You are not alone if you think you need to have a cupboard full of protein supplements to get enough protein to achieve results, what you may not realise this is, in most cases, incorrect. Protein is in the group of macronutrients or a major nutrient your body needs to build and repair all the cells in your body, so how much do you actually need in a day?
Most people need 70-120% of their body weight in protein in grams to meet their daily needs, so if you are a woman who weighs 60kg you need 42-72g over a day. The only time when the amount of protein you need is increased is in earlier stages of life during times of fast growth in children and adolescence, also during pregnancy, during illness and post-surgery and for athletes competing in power sports such as weight lifting in the early stages of their training regime. So how much protein can food give your body? Is it enough to meet your needs or is a protein supplement worth the cost and for some of us taste? Here are few examples of different types of foods and beverages which give you 10g of protein:
45g white fish
40g of cheddar cheese
200g reduced fat yogurt
300mL reduced fat soy milk
200g baked beans
3 slices of wholemeal bread
85g firm tofu
60g (2 small handfuls) of cashews
An example of what this could look like as meals and snacks over a day to meet your protein needs could look like this:
200g baked beans on 2 slices of wholegrain toast with some low fat cheddar cheese (30g of protein)
200g of low fat yogurt with half a cup of berries or a small piece of fruit (10g)
2 slices of wholemeal bread with a tin of salmon in spring water (100g) with a cup of salad. (30g)
2 Weetabix topped with 30g 100%n peanut butter and a banana (13g of protein)
½ cup of whole grain pasta with 80g of chicken breast and a cup of stir fried vegetables using 2 tsp of extra virgin olive oil (27g of protein)
250mL of warm skim milk with some cinnamon (9.25g)
Total protein over the day: 119.25g
As you can see if you eat a balanced diet which includes some wholegrains and a lean source of protein in most meals you can easily reach 70-120% of your weight in grams of protein in a day. Before you reach for the supplements try looking at your overall diet and if needed make some tweaks here first. The benefits whole foods can give your body are far greater than what can be provided from a supplement and you will save a lot of money choosing ‘real food’ over supplements as well.
You may think that more protein equals more and quicker results, unfortunately this is not the case and your body can only process between 20-30g of protein at most in a meal. What happens to the excess? You store as fat. This is why taking additional supplements are not needed and in some cases can add unnecessary energy to your diet which can make it even harder to achieve the results you desire. To help prevent some cancers like upper digestive tract and kidney cancer an upper limit of 25% of your total diet from protein sources over a day or 2g/kg/day or around 120g of protein is recommended. The increased risk of developing other types of cancer like breast cancer with high intake of protein have some evidence but not enough to set an upper limit. Above these potential risks to your health if you eat excess protein you may have noticed supplements have been front and centre in the media for all the wrong reasons. Additional ingredients which have not been disclosed on the packet have been found in some supplements. This may lead to you unintentionally providing your body with ingredients or substances which may make you sick or if you are an athlete can even spike a drug test.

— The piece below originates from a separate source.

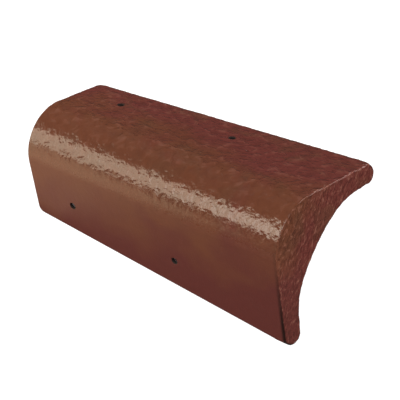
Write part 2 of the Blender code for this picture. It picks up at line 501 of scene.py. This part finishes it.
def end_place(step, start, point, normal):
    """(place, way out) of a point on the closed end's sides or, after them, its rounded edge."""
    radius = edge_radius(point, normal)
    if step <= LIP_CELLS:
        share = step / LIP_CELLS
        x = start + (CROWN_LENGTH - radius - start) * share
        return in_space(x, point), in_space(0.0, normal)
    turn = pi / 2 * (step - LIP_CELLS) / EDGE_CELLS
    x = CROWN_LENGTH - radius * (1 - sin(turn))
    place = in_space(x, point - radius * (1 - cos(turn)) * normal)
    return place, in_space(sin(turn), cos(turn) * normal)


def add_end_sides(shell, start, outline, ring):
    """The closed end's sides and rounded edge, from a ring to the one round its face."""
    for step in range(1, LIP_CELLS + EDGE_CELLS + 1):
        row = []
        for point, normal in outline:
            row.append(shell.add_moulded(*end_place(step, start, point, normal)))
        shell.join(ring, row, closed=True)
        ring = row
    return ring


def add_end_face(shell, ring):
    """The flat face between the outline's outer half and the arch, with its grain."""
    half = CROWN_CELLS + WING_CELLS
    arch_top = 2 * half + FOOT_CELLS + half + FOOT_CELLS
    columns = []
    last = half + FOOT_CELLS
    for offset in range(-last, last + 1):
        top = ring[(half + offset) % len(ring)]
        bottom = ring[arch_top - offset]
        if top == bottom:
            columns.append([top])
            continue
        column = [top]
        for step in range(1, END_CELLS):
            place = shell.smooth[top].lerp(shell.smooth[bottom], step / END_CELLS)
            column.append(shell.add_moulded(place, Vector((1.0, 0.0, 0.0))))
        columns.append(column + [bottom])
    for first, second in zip(columns, columns[1:]):
        if len(first) == len(second):
            shell.join(first, second)
        elif len(first) == 1:
            shell.add_fan(first[0], second)
        else:
            shell.add_fan(second[0], first)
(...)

Take home message: By choosing whole foods and beverages over supplements you can, in most cases, easily meet your required protein needs to achieve the results you desire. Remember whole foods provide your body with far greater health benefits than a supplement can as well as keep your wallet happy with the money you will save. If you ever need more assistance to create a diet which meets your individual needs and gives your body all the protein it requires for results seek the support of an Accredited Practicing Dietitian who can help you succeed in achieving long term results.
Government A. Nutrient Reference Values for Australia and New Zealand Australia: Australian Government; 2017 [updated 02-04-2014. Available from: https://www.nrv.gov.au/chronic-disease/macronutrient-balance.
Stewart R. The Handbook of Clinical Nutrition and Dietetics 4th ed. Australia: Dietitians Association of Australia; 2007. 248 p.163-180.